Consider a scenario with three entities: Company, Product, and Distributor. You might have a single table that attempts to store which distributor handles which product for which company:

CompanyID	ProductID	DistributorID
C1	P1	D1
C1	P2	D2
C2	P1	D1

Let’s say:

A product can be offered by multiple distributors.
A distributor can handle products from multiple companies.
A company can contract multiple distributors for multiple products.

If these three sets of relationships (Company-Product, Company-Distributor, Product-Distributor) are truly independent, you can decompose the table into three separate tables: CompanyProduct, CompanyDistributor, and ProductDistributor.

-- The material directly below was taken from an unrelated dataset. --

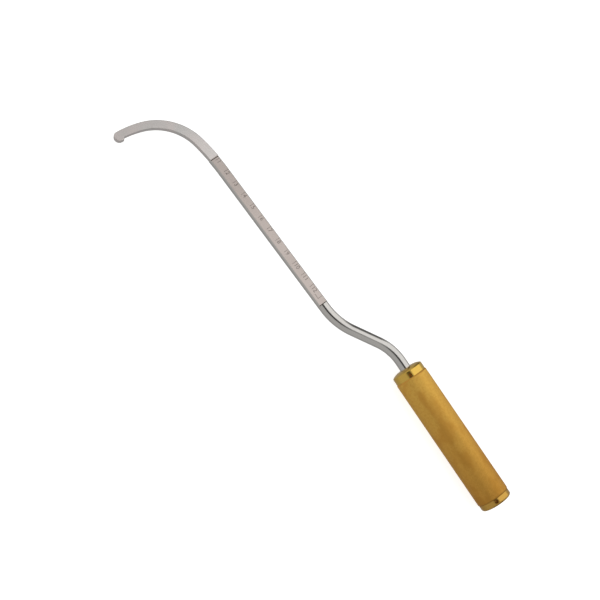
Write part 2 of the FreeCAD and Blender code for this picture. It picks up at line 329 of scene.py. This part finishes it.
def hook_turns(start):
    """How far each arc of the hook's centre line turns, from a heading at its root."""
    turns = []
    for end in HOOK_HEADINGS:
        turns.append(end - start)
        start = end
    return turns


def hook_side(side, trim):
    """Stations along one long side of the hook: 1 is inside the bend, -1 is outside."""
    root_width, end_width = HOOK_INNER_WIDTHS if side == 1 else HOOK_OUTER_WIDTHS
    root = BLADE_START.straight(BLADE_STRAIGHT).arc(
        HOOK_RADII[0], HOOK_ROOT_TURN - HOOK_ROOT_OVERLAP / HOOK_RADII[0])
    turns = hook_turns(root.heading)
    length = sum(radius * turn for radius, turn in zip(HOOK_RADII, turns))
    taper = (root_width - end_width) / length
    corner = root.point(left=side * root_width)
    first = Station(corner.x, corner.y, root.heading - side * taper)
    runs = [(radius - side * (root_width + end_width) / 2, turn)
            for radius, turn in zip(HOOK_RADII, turns)]
    last_radius, last_turn = runs[-1]
    runs[-1] = (last_radius, last_turn - trim / last_radius)
    return stations_along(first, runs)


def without_short_edges(points):
    """Drops each point that is almost on the one before it, which would spoil the bevel."""
    kept = points[:1]
    for point in points[1:]:
        if (point - kept[-1]).length > SHORTEST_EDGE:
            kept.append(point)
    return kept


def rounded_corner(before, corner, after):
    """Points of a curve from one point to another, which starts and ends towards a corner."""
    points = []
    for k in range(1, TOE_CORNER_STEPS + 1):
        t = k / TOE_CORNER_STEPS
        points.append(before * (1 - t) ** 2 + corner * 2 * t * (1 - t) + after * t ** 2)
    return points


def notch_fillet(notch, out, back):
    """Points of the small fillet in the toe's notch, from its ledge to the hook's inside."""
    centre = notch + (out + back) * TOE_NOTCH_RADIUS
    points = []
    for k in range(TOE_NOTCH_STEPS + 1):
        angle = math.pi / 2 * k / TOE_NOTCH_STEPS
        points.append(centre - back * TOE_NOTCH_RADIUS * math.cos(angle)
                      - out * TOE_NOTCH_RADIUS * math.sin(angle))
    return points


def hook_outline():
    """The hook seen from above: up the outside, round the toe and back down the inside."""
    outer = hook_side(-1, 0.0)
    inner = hook_side(1, TOE_LEDGE + TOE_NOTCH_RADIUS)
    crown = stations_along(outer[-1], [(TOE_OUTER_RADIUS, math.pi / 2)])
    centre = crown[-1].point(left=TOE_INNER_RADIUS)
    step = hook_side(1, TOE_LEDGE)[-1]
    notch = step.point()
    out = step.point(left=1.0) - notch
    back = step.point(ahead=-1.0) - notch
    along = (centre - notch).dot(out)
    reach = along + math.sqrt(TOE_INNER_RADIUS ** 2 - (centre - notch).length_squared + along ** 2)
    beak = notch + out * reach
    rise = (beak - centre).dot(back)
    sweep = math.pi / 2 + math.asin(rise / TOE_INNER_RADIUS) - TOE_CORNER_RADIUS / TOE_INNER_RADIUS
    side = stations_along(crown[-1], [(TOE_INNER_RADIUS, sweep)])
    points = [station.point() for station in outer + crown[1:] + side[1:]]
    points += rounded_corner(points[-1], beak, beak - out * TOE_CORNER_RADIUS)
    points += notch_fillet(notch, out, back)
    points += [station.point() for station in reversed(inner[:-1])]
    return without_short_edges(points)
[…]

Each table would store only the relationships between its two entities. For example:

CompanyProduct Table

CompanyID	ProductID
C1	P1
C1	P2
C2	P1

CompanyDistributor Table

CompanyID	DistributorID
C1	D1
C1	D2
C2	D1

ProductDistributor Table

ProductID	DistributorID
P1	D1
P2	D2

When you join these three tables, you can still recover the original relationships. If this decomposition is valid (i.e., you don’t lose any information or create spurious tuples), and each of these relationships is truly independent, then your tables could be in 5NF. This means all join dependencies can be derived from the candidate keys without introducing redundant or contradictory data.